Small changes make big differences.

Tuesdays with MOJO / Schedule some gal/guy time

Marjorie Spitz Rento1 Comment

I am giddy with excitement!  My husband is leaving for a trip to Oregon tonight for 5 days.   My inbox is overflowing, and calendar overbooked.  I stayed up till 12:30 a.m. last night working.  I am groggy from lack of sleep (ignoring MOJO Maker #4 this week).  BUT, in just two days I will head east for girls weekend.  Two of my dear friends and I have observed a long weekend in Montauk together during July since I can remember.   And boy do I need it!

Montauk 2012

In fact, Facebook reminded me today of our girls weekend exactly three years ago by sharing this memory photo.  I guess my timing is good!

With life so busy, it’s easy to let girl (or guy) time take a back seat.  Turns out, that would actually be detrimental to your health – and it’s not just me who says so.

Just look at some of these studies:

Portland, OR 2014
  • A study by Australian researchers found that female friendship wasn't just good for the soul: It's good for your health. Researchers, who studied elderly women over a period of 10 years, concluded the presence of "good friends" in a woman's life increased life expectancy.
  • In 2002, a landmark UCLA study concluded that girlfriends are stress-busters for women and have an impact on overall mood -- when we're around friends, the mood-elevating hormone oxytocin is released, increasing our feelings of euphoria.
  • Harvard University Nurses' Health Study concluded not having regular contact with girlfriends was as detrimental to her health as smoking or packing on pounds!

Wow, and I thought it was just an excuse to leave the guys and obligations behind to soak in some sunsets, get the sand between our toes, sip some vino and eat local fresh fish!

Montauk, 2010

Regardless of the studies, I was aware of the benefits of “girl time” just from experiencing them first hand.

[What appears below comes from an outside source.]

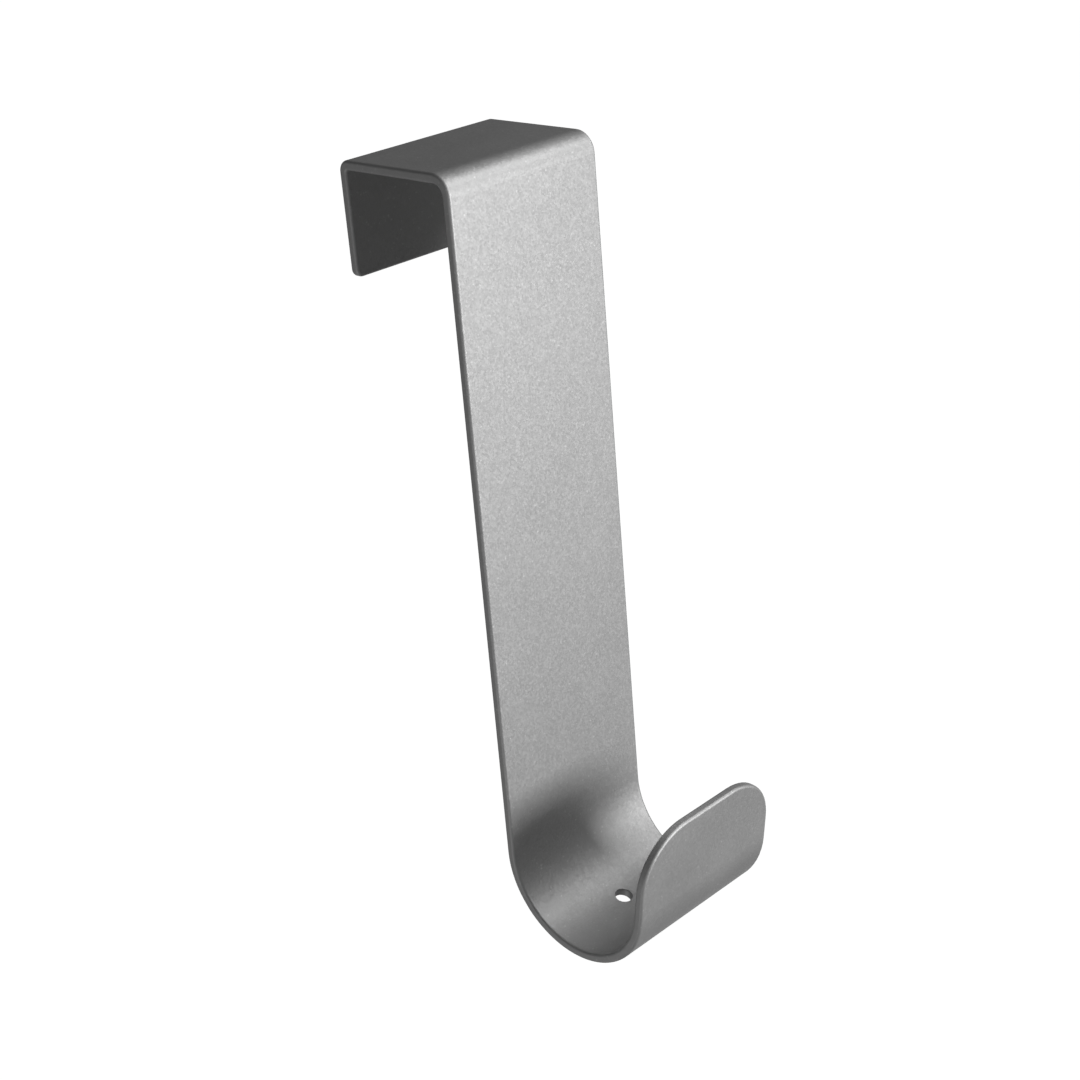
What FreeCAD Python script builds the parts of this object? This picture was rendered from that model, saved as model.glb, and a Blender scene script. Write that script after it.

Whether it a couple hours, or a getaway, time with the gals makes me a better person, friend, wife, daughter, aunt, sister and health coach.   

Sometimes our other friends join us (which is great!), but it is always this core group.  My husband knows better than to even ask to come – as much as I love him, he’s not welcome.  Plus, he gets to have his own time, which is good for him (and us) too!

If feels so comfortable to be with people who know you to the core – we pick up where we left off, our movements around the space like a perfectly orchestrated dance, and share in a deep way.

It makes sense that “Scientists now suspect that hanging out with our friends can actually counteract the kind of stomach-quivering stress most of us experience on a daily basis.”

Three generation

They “suspect that women have a larger behavioral repertoire than just fight or flight; … it seems that when the hormone oxytocin is released as part of the stress responses in a woman, it buffers the fight or flight response and encourages her to tend children and gather with other women instead. When she actually engages in this tending or befriending, studies suggest that more oxytocin is released, which further counters stress and produces a calming effect. This calming response does not occur in men, says Dr. Klein, because testosterone---which men produce in high levels when they're under stress---seems to reduce the effects of oxytocin. Estrogen, she adds, seems to enhance it.”  Sorry guys!

“Study after study has found that social ties reduce our risk of disease by lowering blood pressure, heart rate, and cholesterol. There's no doubt, says Dr. Klein, that friends are helping us live longer.”

I’m all for that!

As for you men, I hope your partners encourage guy time!  If they don’t, just share this study from Cornell University that found “men who do not spend enough time with their friends can actually feel less attracted to their partner.  ‘A man's ability to play a round of golf or to have a few drinks with a friend who has only a passing acquaintance to his wife or girlfriend is crucial to preserving some independence in life,’ Professor Benjamin Cornwell says. The researchers also found erectile dysfunction was almost double in the group whose wives had steadily cut ties with their husbands' old friends.”

Enough said!

Montauk 2011

So, whatever you’re doing right now, take a moment to stop and get some girl or guy time on the calendar. All it takes is one instigator to make it happen.  As with me, I expect giddiness will ensue and the stress melt away with just the thought of it!  

I look forward to hearing about your plans.

This weekend, you’ll find me on the deck with these gals!

In friendship,

Marjorie, Chief MOJO Maker™

P.S.   I expect my friends and family will forgive me for sharing their pictures without their permission.  I stayed away from including those who tend to object (you know who you are and how much I love you).